The contention of defendant is, first, that the expenditures, admittedly so made, are not the type of expenditures intended to be covered and prohibited by Section 610 of the Act. Six other reasons for dismissing the indictment follow, and all are to the effect that should this court find that the expenditures made by defendant are covered by Section 610, then the provisions of that section are unconstitutional because —
(a) They abridge both freedom of speech and of the press, peaceable assemblage and right of petition, in violation of the First Amendment;
(b) They unlawfully abridge the right to choose senators and representatives in Congress as guaranteed by the Seventeenth Amendment;
(c) They create an arbitrary and unlawful classification and discriminate against labor unions, in violation of the Fifth Amendment; (d) They are arbitrary and capricious, and deprive defendant and its members of liberty and property without due process of law — in violation of the Fifth Amendment;
(e) The statute is vague and indefinite, in violation of the Fifth and Sixth Amendments; and finally
(f) The provisions invade the rights of defendant and its members, under the Ninth and Tenth Amendments.
It will be particularly noted that six of the seven reasons advanced for dismissing the indictment are based upon the alleged unconstitutionality of the law. Therefore it becomes our duty under the decisions to determine whether or not defendant's first objection is valid for if we are able to determine that the conduct complained against is not proscribed by the Act, without passing upon the law's constitutionality, we must do so. United States v. C. I. O., 335 U.S. 106, 68 S.Ct. 1349, 92 L.Ed. 1849; United States v. Petrillo, 332 U.S. 1, at page 10, 67 S.Ct. 1538, 91 L.Ed. 1877; United States v. Rumely, 345 U.S. 41-45, 73 S.Ct. 543, 97 L.Ed. 770; Crowell v. Benson, 285 U.S. 22, 52 S.Ct. 285, 76 L.Ed. 598.
In answer to that first objection we recall very briefly certain salient features in the history of the Federal Corrupt Practices Act. The first legislation of this type was enacted in 1907 and did not include labor unions in its prohibition; neither did it include the word "expenditure" and as pointed out in Newberry v. United States, 256 U.S. 232, 41 S.Ct. 469, 65 L.Ed. 913, it did not apply to "primaries". Admittedly it was not until 1947 that the word "expenditure" was written into the Act which then covered "primaries" and "contributions" of all kinds with a definition of the distinction noted between "expenditure" and "contribution". Since that final enactment (1947), which re-adopted the War Labor Disputes Act, 50 U.S.C.A. Appendix, § 1501 et seq., including unions and adding primaries, three tests and interpretations of what the law meant have been made, one by the Supreme Court of the United States, one by the Court of Appeals of the Second Circuit, and one by a District Court.

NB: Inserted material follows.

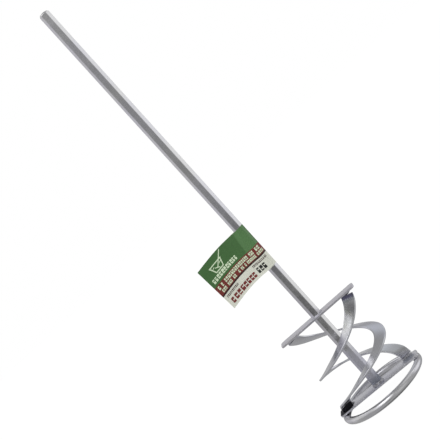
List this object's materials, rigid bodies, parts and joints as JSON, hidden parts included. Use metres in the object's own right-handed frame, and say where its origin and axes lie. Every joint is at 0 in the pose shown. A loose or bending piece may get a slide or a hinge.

We examine those decisions.
United States v. C. I. O. (Murray), 335 U.S. 106, 68 S.Ct. 1349, 92 L.Ed. 1849.
The first interpretation of this statute (June 1948) was United States v. C. I. O. and Philip Murray, its president, 335 U.S. 106, 68 S.Ct. 1349, 1358. In that instance the C. I. O. had published a front page statement by Mr. Murray urging election of a certain congressional candidate in Maryland. This publication occurred in its regular C. I. O. News, a weekly, owned and published by the C. I. O. with money coming from the general funds of the Union (as in the case at bar) but with this additional feature; this particular issue of the News went not alone to the C. I. O. membership but extra copies were run off and distributed to the public.
On defendant's motion the District Court, 77 F.Supp. 355, dismissed the indictment on the ground that the statute was unconstitutional as an unwarranted abridgement of the First Amendment. On appeal the Supreme Court of the United States held that it had long been a policy that if the statute could be interpreted in a manner avoiding the constitutional question it should be, and the court, speaking through Mr. Justice Reed with these words, held that the prohibition in the Act against "expenditure" did not include an "expenditure" such as the one involved;
"We are unwilling to say that Congress by its prohibition against corporations or labor organizations making an `expenditure in connection with any election' of candidates for federal office intended to outlaw such a publication."
Four other Justices, however, to-wit Mr. Justice Black, Mr. Justice Douglas and Mr. Justice Murphy, speaking through Mr. Justice Rutledge, agreed the indictment should be dismissed but on the ground that the entire section 313 (610) was unconstitutional. Meeting the question full on they said:
Therefore we find that when the first decision interpretive of this Act was announced by the Supreme Court of the United States one District Judge and four Justices of the Supreme Court had held the section unconstitutional and five Justices of the Supreme Court refused to pass upon its constitutionality as unnecessary, but nevertheless dismissed the indictment because it did not state a cause of action, to-wit, "expenditure" didn't include the type of "expenditure" made by the Union, although authorized by its president.
United States v. Painters Local Union No. 481, 2 Cir., 172 F.2d 854.
The second case of interpretation was United States v. Painters Local Union No. 481, 172 F.2d 854, 856, decided by the Second Circuit Court of Appeals in 1949. The charge was against the Union and its President for placing and paying for a political ad in a daily newspaper of general circulation and a political broadcast over a commercial radio station, both out of funds from the general treasury of the Union.
In our opinion this case is on all fours with the case at bar except that it was a "television" broadcast instead of "radio" — which difference we do not deem important.